Alongside the HLF, the largest single contributor, the project had exceptional support from a host of foundations, including the Clore Duffield Foundation, the DCMS/Wolfson Museums and Galleries Improvement Fund and the Monument Trust, as well as from generous private benefactors. ‘We’ve transformed in the sense that we have restored the Museum’s lost entrance panorama, enhanced access, installed environmental controls and created a wonderful teaching space so that people can learn in-gallery’, explained Museum Director, Dr Michael O’Hanlon. ‘But we’ve absolutely retained the distinctive principles on which displays are arranged, and kept displays “low text” and “artefact rich”, to encourage people to begin with the thing itself, not with second-order information about it.’
Early signs are that the refurbishment is making an extraordinary difference. The number of visitors to the Museum since it opened has doubled in the year to date, with 180,000 recorded in the first five months. And the refurbishment still has a little way to go, with work on new displays for the Upper Gallery which will focus on collections of firearms and indigenous weaponry when it opens in spring 2010.
The museum is an active department of the University, supporting research and teaching in archaeology and anthropology. It is also a major resource for lifelong learning and schools, and an attraction for families and younger visitors who can take one of the specially provided torches and explore the museum for themselves. ‘The museum is at once nineteenth and twenty-first century’, says Dr O’Hanlon. ‘On the one hand, there is a distinctive Victorian feel to the densely packed displays and period atmosphere. But on the other, the museum resembles the internet, in that you can create an infinite number of paths through the tens of thousands of artefacts on display, following your own interests, moving at your own speed and never in danger of repeating yourself.’

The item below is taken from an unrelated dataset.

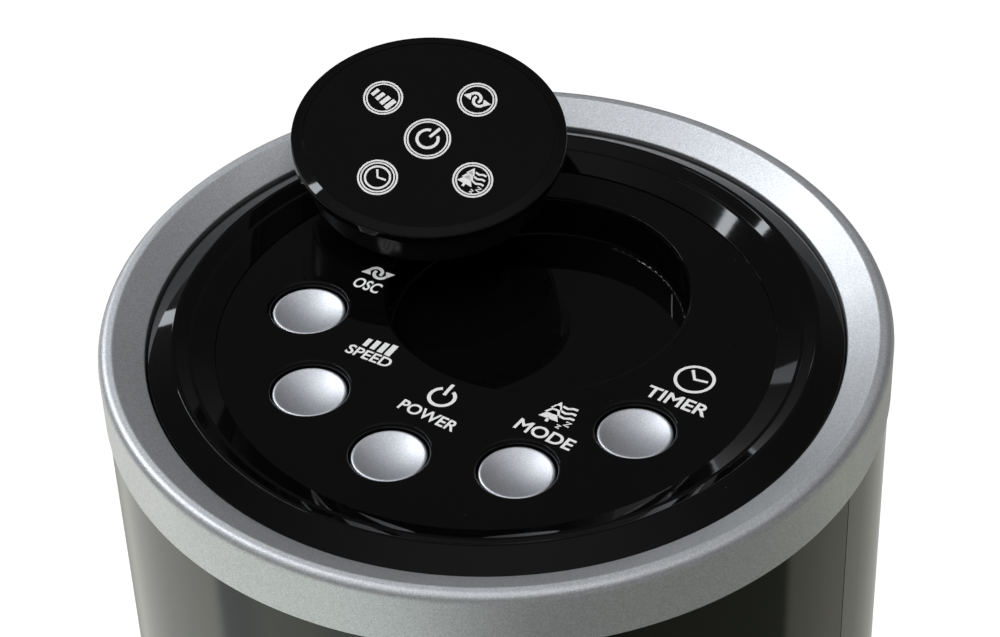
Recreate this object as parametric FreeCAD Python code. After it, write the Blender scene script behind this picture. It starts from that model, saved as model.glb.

The Ashmolean, Europe’s first ever public museum, has also undergone a complete transformation. A £15 million grant from the HLF was the cornerstone of a £61 million redevelopment project, with additional major support from the Linbury Trust, along with numerous other trusts, foundations and individuals.

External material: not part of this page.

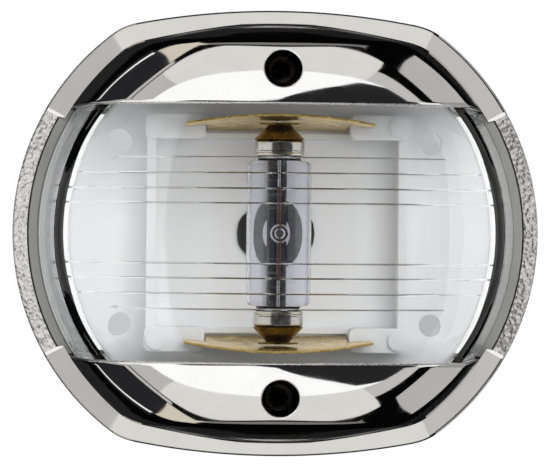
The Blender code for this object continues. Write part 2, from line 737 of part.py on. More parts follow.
def leaf_height(x, depth):
    """Height of a contact leaf's inner face: straight at its foot, bowed at its front edge."""
    share = (depth - LEAF_FOOT_DEPTH) / (LEAF_FRONT_DEPTH - LEAF_FOOT_DEPTH)
    front = LEAF_END_Z + LEAF_BOW * (1 - (x / LEAF_WING_HALF) ** 2)
    return LEAF_FOOT_Z + (front - LEAF_FOOT_Z) * share


def build_leaf(place, side, surface):
    """Brass spring leaf, with a wing at each end in front of the tray's ears."""
    wing_back = TRAY_TOP + EAR_HEIGHT + PEG_HEIGHT + WING_GAP
    inner_steps = 6
    xs = [LEAF_HALF * (2 * step / inner_steps - 1) for step in range(inner_steps + 1)]
    xs = [-LEAF_WING_HALF] + xs + [LEAF_WING_HALF]
    depths = [LEAF_FOOT_DEPTH, wing_back, (wing_back + LEAF_FRONT_DEPTH) / 2, LEAF_FRONT_DEPTH]
    bm = bmesh.new()
    grid = {}
    for i, x in enumerate(xs):
        for j, depth in enumerate(depths):
            grid[i, j] = bm.verts.new((x, -depth, side * leaf_height(x, depth)))
    for i in range(len(xs) - 1):
        for j in range(len(depths) - 1):
            is_beside_foot = i in (0, len(xs) - 2) and j == 0
            if not is_beside_foot:
                bm.faces.new((grid[i, j], grid[i + 1, j], grid[i + 1, j + 1], grid[i, j + 1]))
    loose = [vert for vert in bm.verts if not vert.link_faces]
    bmesh.ops.delete(bm, geom=loose, context="VERTS")
    sheet = bmesh.ops.extrude_face_region(bm, geom=bm.faces[:], use_keep_orig=True)
    raised = [item for item in sheet["geom"] if isinstance(item, bmesh.types.BMVert)]
    bmesh.ops.translate(bm, verts=raised, vec=(0, 0, side * LEAF_THICKNESS))
    bmesh.ops.recalc_face_normals(bm, faces=bm.faces)
    return add_object(f"contact_leaf_{place}", bm, surface, pivot_place(side))


def pivot_place(side):
    """Foot of a contact leaf, which it flexes about."""
    return (0, -LEAF_FOOT_DEPTH, side * LEAF_FOOT_Z)


def build_cup(place, side, surface):
    """Brass cone riveted in the leaf, which centres the bulb's pointed end."""
    top = leaf_height(0, BULB_DEPTH - CUP_FLANGE) - GAP
    neck = top - CUP_FLANGE_THICKNESS
    mouth_bore = cap_cone_radius(CUP_MOUTH_START) + CUP_CLEARANCE
    profile = [
        (cap_cone_radius(top) + CUP_CLEARANCE, top),
        (mouth_bore, CUP_MOUTH_START),
        (mouth_bore + CUP_WALL, CUP_MOUTH_START),
        (cap_cone_radius(neck) + CUP_CLEARANCE + CUP_WALL, neck),
        (CUP_FLANGE, neck),
        (CUP_FLANGE, top),
    ]
    axis = (0, 0, side)
    bm = turned(profile, axis, BULB_CENTRE)
    return add_object(f"contact_cup_{place}", bm, surface, pivot_place(side))


def clear_scene():
    for obj in list(bpy.data.objects):
        bpy.data.objects.remove(obj, do_unlink=True)


def main():
    clear_scene()
    steel = material("polished_stainless_steel", (0.78, 0.78, 0.77), 0.06, metallic=1.0)
    clear = material("clear_polycarbonate", (0.93, 0.94, 0.94), 0.04, transmission=1.0)
    white = material("white_moulded_nylon", (0.82, 0.82, 0.81), 0.45)
    rubber = material("dark_grey_rubber", (0.09, 0.09, 0.09), 0.75)
    black = material("black_rubber", (0.02, 0.02, 0.02), 0.7)
    dark_steel = material("black_oxide_steel", (0.06, 0.06, 0.06), 0.3, metallic=1.0)
    brass = material("sheet_brass", (0.62, 0.42, 0.12), 0.28, metallic=1.0)
    glass = material("bulb_glass", (0.96, 0.97, 0.97), 0.02, transmission=1.0)
    nickel = material("nickel_plate", (0.7, 0.69, 0.66), 0.22, metallic=1.0)
    tungsten = material("tungsten_wire", (0.35, 0.26, 0.22), 0.5, metallic=1.0)

    build_wall_gasket(rubber)
    build_tray(white)
    build_lens_seal(rubber)
    build_grommet(black)
    build_wire_cover(material("black_moulded_plastic", (0.03, 0.03, 0.03), 0.2))
    cover_pivot = add_pivot("cover_slide_axis", (0, -FLANGE_BACK, 0))
    hang_on(cover_pivot, build_cover(steel), build_lens(clear))
    for place, z in screw_places():
        build_insert(place, z, brass)
        build_screw(place, z, dark_steel)
        build_washer(place, z, black)

    bulb_pivot = add_pivot("bulb_axis", BULB_CENTRE)
    hang_on(bulb_pivot, build_bulb_glass(glass), build_filament(tungsten))
    for place, side in (("top", 1), ("bottom", -1)):
        hang_on(bulb_pivot, build_bulb_cap(place, side, nickel), build_lead(place, side, nickel))
        contact_pivot = add_pivot(f"contact_axis_{place}", pivot_place(side))
        hang_on(contact_pivot, build_leaf(place, side, brass), build_cup(place, side, brass))


main()
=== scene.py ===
"""Bulkhead navigation light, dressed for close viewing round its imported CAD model.

Metres, +Z up, -Y out of the wall. "Depth" is the distance from the wall, so a depth of d lies at
y = -d, and "inset" is how far a surface lies inside the cover's outer surface, as in the CAD.
"""

import json
import math

import bmesh
import bpy
from mathutils import Matrix, Vector, noise


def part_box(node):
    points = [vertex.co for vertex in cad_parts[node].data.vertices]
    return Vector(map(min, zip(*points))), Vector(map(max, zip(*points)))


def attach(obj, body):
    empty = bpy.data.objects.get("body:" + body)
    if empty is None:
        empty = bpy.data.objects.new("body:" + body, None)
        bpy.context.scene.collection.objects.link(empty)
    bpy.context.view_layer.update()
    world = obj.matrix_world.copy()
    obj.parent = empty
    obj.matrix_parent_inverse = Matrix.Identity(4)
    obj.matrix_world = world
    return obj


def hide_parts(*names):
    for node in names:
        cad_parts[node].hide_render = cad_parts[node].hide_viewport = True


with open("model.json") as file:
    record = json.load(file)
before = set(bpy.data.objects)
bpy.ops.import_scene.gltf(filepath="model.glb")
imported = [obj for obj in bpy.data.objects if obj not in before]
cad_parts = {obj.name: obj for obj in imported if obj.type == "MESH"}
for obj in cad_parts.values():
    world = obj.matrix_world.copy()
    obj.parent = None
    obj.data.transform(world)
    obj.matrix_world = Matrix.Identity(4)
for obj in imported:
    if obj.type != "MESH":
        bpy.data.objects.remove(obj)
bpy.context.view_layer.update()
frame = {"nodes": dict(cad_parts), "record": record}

MM = 0.001

# ---------------------------------------------------------------- sizes read from the frame
_, COVER_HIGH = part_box("cover_housing")
_, LENS_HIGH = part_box("lens")
SCREW_LOW, SCREW_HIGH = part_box("cover_screw_top")
_, WASHER_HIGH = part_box("screw_seal_top")
GLASS_LOW, GLASS_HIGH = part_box("bulb_glass")
CAP_LOW, CAP_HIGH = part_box("bulb_cap_top")
_, CUP_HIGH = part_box("contact_cup_top")

HALF_WIDTH = COVER_HIGH.x
HALF_HEIGHT = COVER_HIGH.z
FLANGE_BACK = -COVER_HIGH.y
LENS_FOOT = -LENS_HIGH.y
SCREW_HEIGHT = (SCREW_LOW.z + SCREW_HIGH.z) / 2
BULB_DEPTH = -(CAP_LOW.y + CAP_HIGH.y) / 2
BULB_CENTRE = Vector((0, -BULB_DEPTH, 0))

# ---------------------------------------------------------------- sizes shared with the CAD's rules
# The front is 0.1 mm lower than the CAD's rule, so that the smooth surface stays inside the faceted box.
FRONT_DEPTH = 43.3 * MM
SIDE_BULGE = 24.4 * MM
END_BULGE = 8.6 * MM
CORNER_BLEND = 1.0 * MM
FLANGE_WIDTH = 2.6 * MM
FLANGE_EDGE = 2.2 * MM
FLANGE_RISE = 1.5 * MM
SIDE_RUN = 3.6 * MM
END_RUN = 3.6 * MM
TOP_CORNER_BLEND = 1.6 * MM
FRONT_SIDE_DROP = 18.6 * MM
FRONT_END_DROP = 15.7 * MM
FACET_START = 18.0 * MM
FACET_SLOPE = 0.7
FACET_BLEND = 2.0 * MM
EDGE_FILLET = 1.6 * MM
INSET_LEAN = 1.25
COVER_WALL = 1.5 * MM
LENS_WALL = 2.2 * MM
GAP = 0.3 * MM
WINDOW_HALF = 21.8 * MM
WELL_BORE = 3.1 * MM
WELL_WALL = 1.3 * MM
SEAT_THICKNESS = 1.5 * MM
SCREW_HOLE = 1.8 * MM
FLANGE_TOP = FLANGE_BACK + FLANGE_EDGE + FLANGE_RISE
LENS_INSET = COVER_WALL + GAP
LENS_INNER_INSET = LENS_INSET + LENS_WALL
SEAT_DEPTH = -WASHER_HIGH.y - GAP
WALL_TOP_HALF_X = HALF_WIDTH - FLANGE_WIDTH - SIDE_RUN
WALL_TOP_HALF_Z = HALF_HEIGHT - FLANGE_WIDTH - END_RUN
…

Throughout this academic year, the Ashmolean has, for the most part, been closed, but its staff have been engaged in an extraordinary and detailed planning phase. The reason? The innovative approach to displaying the collections that visitors can now enjoy. Called Crossing Cultures Crossing Time, the principle is that the story of each object is traced as part of a ‘journey of ideas and influences across time and continents’. On the lower ground floor, themed galleries covering areas such as money, reading and writing, textiles and the representation of the human image explore connections between objects and activities from different cultures. The floors above provide fresh insights into the interaction of the cultures of East and West from ancient to modern times. The Ancient World floor plots the emergence of civilisations from Egypt and the Near East through Greece and Rome to India and China. The Making of the Modern World floors brings the story up to date. These galleries explore the art, religion, geography and ecology of cultures from Europe to the Far East. It is an approach that is also reflected in the design of the new Ashmolean building, which features a series of linking bridges as well as vantage points to allow visitors both a look back at where they have been and a glimpse ahead at further areas to explore.

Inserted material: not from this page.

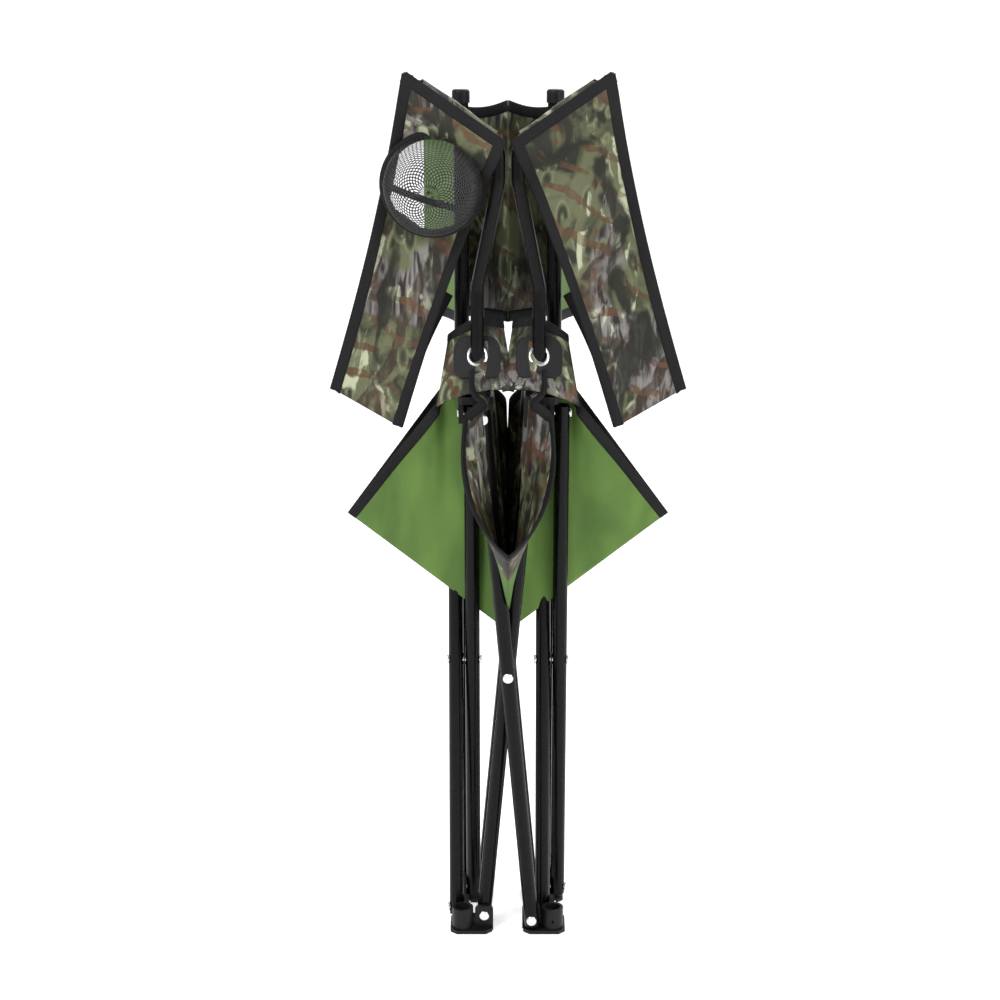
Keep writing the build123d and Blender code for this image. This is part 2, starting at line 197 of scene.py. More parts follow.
@dataclass(frozen=True)
class WoodlandPrint:
    """Printed face of the cloth: soft foliage, bark and branches, with no repeating picture.

    A leaf layer is its turn, its scale, its shadow and its light. A stem layer is its turn, its
    scale and its colour.
    """

    name: str = "woodland_print"
    thread: float = 0.0012
    loam: Colour = rgb(0.014, 0.016, 0.01)
    moss: Colour = rgb(0.11, 0.118, 0.06)
    bark_crack: Colour = rgb(0.014, 0.011, 0.01)
    bark_plate: Colour = rgb(0.2, 0.185, 0.175)
    pale_leaf: Colour = rgb(0.5, 0.53, 0.36)
    dead_leaf: Colour = rgb(0.11, 0.045, 0.02)
    depth: Colour = rgb(0.008, 0.009, 0.006)
    yarn: Colour = rgb(0.3, 0.3, 0.26)
    leaves: tuple[tuple[float, float, Colour, Colour], ...] = (
        (0.9, 34.0, rgb(0.03, 0.04, 0.016), rgb(0.31, 0.325, 0.21)),
        (-0.6, 48.0, rgb(0.02, 0.024, 0.012), rgb(0.19, 0.205, 0.11)),
    )
    stems: tuple[tuple[float, float, Colour], ...] = (
        (0.7, 4.0, rgb(0.06, 0.03, 0.017)),
        (-0.45, 6.0, rgb(0.03, 0.017, 0.011)),
        (1.2, 10.0, rgb(0.09, 0.042, 0.02)),
    )
    specular: float = 0.22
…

The building is arranged over six floors and comprises 39 new galleries, including four that will host temporary exhibitions. It gives the Ashmolean twice as much display space as it had before, as well as a new education centre with its own entrance to welcome the 26,000 young people who visit each year. There are also new state-of-the-art conservation studios and Oxford’s first rooftop restaurant.
The Ashmolean was founded in 1683. Its collections span the civilisations of East and West, charting the aspirations of mankind from the Neolithic era to the present day. As well as an attraction which, in its last full year before closing in March 2007, welcomed 360,000 visitors, it is a teaching and research department of the University, producing publications in the academic fields of art history, history and archaeology.
Following its reopening in November 2009, the museum’s Director, Dr Christopher Brown, said: ‘This has been a once-in-a-lifetime opportunity to create not just an improved and expanded version of one of the greatest university museums in the world, but something significantly different in kind: a radical new way of showcasing the Ashmolean’s remarkable collections for the benefit of the widest possible audience.’
View across the refurbished Pitt Rivers Museum towards the new entrance platform, the Clore Learning Balcony and the suspended African sailing boat ‘Salama’.